For an early-stage Web3 startup, your minimum viable team is:
- 1-2 smart contract developers with demonstrated production deployments
- 1-2 full-stack developers experienced with ethers.js/wagmi/web3.js
- Access to a security auditor (ideally through an ongoing relationship, not just at launch)
The smart contract developer role is the hardest to fill. There are far fewer qualified smart contract engineers than the market needs. Expect longer recruiting timelines and higher compensation than equivalent traditional web roles.
Working with a specialized development agency like P2C for the initial build, then transitioning to an in-house team for ongoing development, is a viable approach that many early-stage Web3 startups use to compress their initial timeline without compromising quality.
Key Takeaways
- Blockchain is the right choice when your product genuinely requires trustlessness. It is the wrong choice when a traditional database would work.
- The clearest blockchain use cases are DeFi, real-world asset tokenization, supply chain provenance, and self-sovereign identity.
- For most new Web3 startups in 2026, Ethereum L2s (Arbitrum, Optimism, Base) offer the best balance of security, cost, and ecosystem.
- Budget 14-20 weeks for a properly built and audited Web3 MVP. The audit phase is non-negotiable if you are handling real user funds.
- Build the minimum necessary on-chain.
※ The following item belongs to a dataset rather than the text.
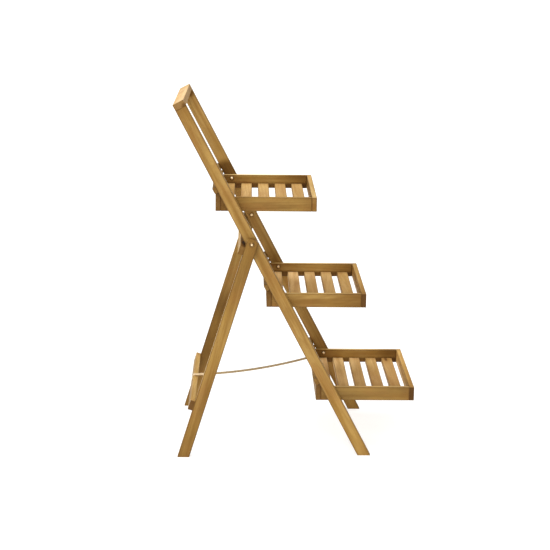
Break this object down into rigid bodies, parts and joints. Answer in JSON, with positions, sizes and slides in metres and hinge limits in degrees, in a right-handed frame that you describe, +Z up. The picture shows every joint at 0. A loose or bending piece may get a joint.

Layer traditional infrastructure for everything that does not require trustless settlement.
- Upgradeable contracts are valuable for early-stage protocols but must have timelocked upgrade mechanisms.
Frequently Asked Questions
Can we launch on testnet first and migrate to mainnet? Yes, and you should. Testnet deployment is standard practice for validation and user feedback. However, testnet behavior can differ from mainnet in meaningful ways (particularly for MEV, gas pricing, and oracle behavior), so mainnet testing is still essential before significant TVL.
Do we need our own token? Most Web3 products do not need a native token at MVP stage. Tokens introduce regulatory complexity, require independent security review of tokenomics, and create economic attack surfaces. Prove product-market fit first. Add token mechanics when they genuinely improve the product.
What is the minimum team size to build a production-ready Web3 MVP? Minimum 3 engineers: one smart contract developer, one frontend developer with Web3 experience, and access to a security auditor. Below this threshold, quality suffers.
How do we handle the private key management for our admin functions? All admin functions must be controlled by a multi-sig (Gnosis Safe is the industry standard). Never use a single private key for any production-critical function, even in early stages.